Frequency

Industry's first DFE SoC for cellular base station radios

20th May 2015
Siobhan O'Gorman
0

The industry’s first fully software-programmable DFE (Digital Front End) SoC for cellular base station radios has been introduced by Freescale Semiconductor. The AFD4400 virtually eliminates hardware logic design, allowing integrators to concentrate on software development and product integration.

The device includes the hardware required to implement a radio’s digital functions in a single device. When combined with Freescale’s extensive reference designs and programming tools, the solution makes radio design easier, faster and more efficient. In addition, the SoC is architected for seamless integration with Freescale’s broad portfolio of 2nd-gen Airfast RF power transistors and RF ICs, supporting optimal performance in wideband systems ranging from traditional macro base station radios and remote radio heads to small cell base stations and active antenna array systems.

Traditional design processes can slow the development of cellular radios, because solutions based on ASICs and FPGAs require multiple steps: hardware logic design, followed by software development and product integration. Not only is this complex, expensive and time-consuming, the ASIC approach in particular makes it impossible to rapidly implement changes in wireless standards, frequency bands and signal bandwidths because, once fabricated, the ASIC’s functions are fixed.

The AFD4400 transforms this paradigm by allowing designers to fully program and optimise a radio via software and modify it again with no changes in hardware. Adding frequency bands and modifying RF power levels is simplified as well, as the device seamlessly integrates with Freescale’s 2nd-gen Airfast RF power solutions available for virtually all bands worldwide, and supported by reference designs, evaluation boards and other tools.

The AFD4400 signal processing subsystem leverages an array of vector signal processing cores built on Freescale’s vector signal processor accelerator architecture. The cores perform virtually all functions using floating-point arithmetic to support the largest possible dynamic range, with an added benefit of accelerating the transition from algorithm development to product realisation. The vector processor array is segmented into transmit, receive and adaptation paths with a combined throughput of 1.76 teraflops, providing the performance required to support LTE, WCDMA, CDMA and GSM networks in both single and multi-mode configurations.

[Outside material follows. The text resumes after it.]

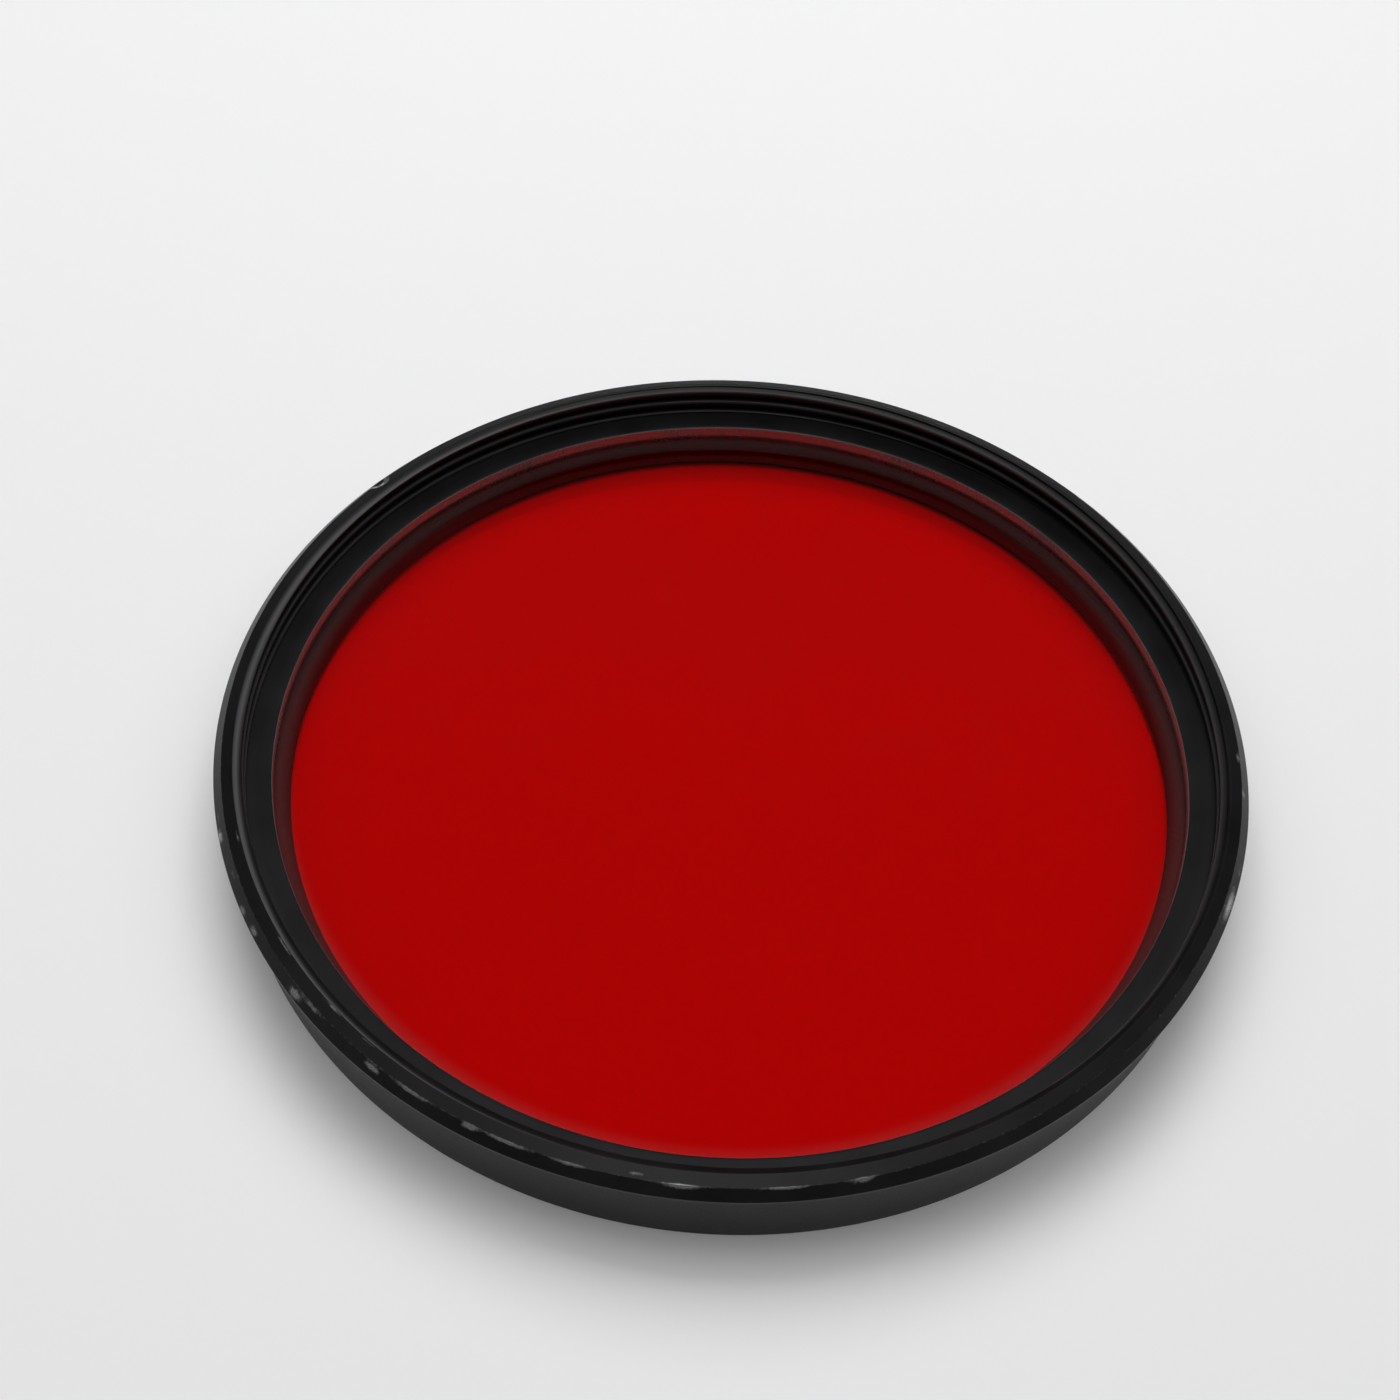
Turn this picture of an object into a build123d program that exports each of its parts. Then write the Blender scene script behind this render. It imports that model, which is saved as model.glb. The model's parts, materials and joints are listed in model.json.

The SoC can accommodate 2x2, 4x4 and 8x8 MIMO antenna configurations with instantaneous carrier bandwidths up to 100MHz in four-antenna MIMO configurations, and significantly greater bandwidths in two-antenna MIMO systems. Power control is dynamically applied to individual processing elements, virtually eliminating wasted power in lightly loaded applications.

Freescale supports the AFD4400 with a comprehensive suite of hardware and software development tools. A development kit includes a modular AFD4400 reference design board, a choice of several transceiver cards, a shielding chassis, an RF power amplifier reference pallet, host and control software for simplified system setup and configuration, and a quick-start guide.

A comprehensive signal processing reference library eases the transition from hardware-centric to software-based signal processing, while integrated reference application software, optimised for Freescale’s Airfast RF power amplifiers, enables rapid evaluation of DPD performance over most cellular frequency bands and RF power levels. The library includes a wide selection of filter functions, an interpolation/decimation building block, FFT/IFFT functions, LLS/RLS algorithms, crest factor reduction, and DPD subsystems up to 983MSPS. The signal processing library is augmented with bit-exact MATLAB functions to enable rapid system prototype simulations during algorithm development and integration.

Freescale’s CodeWarrior Development Studio provides a comprehensive, Eclipse-based software development environment for the VSPA signal processing cores. It includes an optimising compiler, assembler, linker and cycle accurate instruction set simulator.

“Freescale’s AFD4400 redefines radio design for cellular base stations by dramatically streamlining development cycles, allowing systems designers to focus on software and proprietary IP that help them differentiate and win in extremely competitive markets,” said Paul Hart, Senior Vice President and General Manager, RF business, Freescale. 

The ASD4400 is sampling today and production is expected in Q3.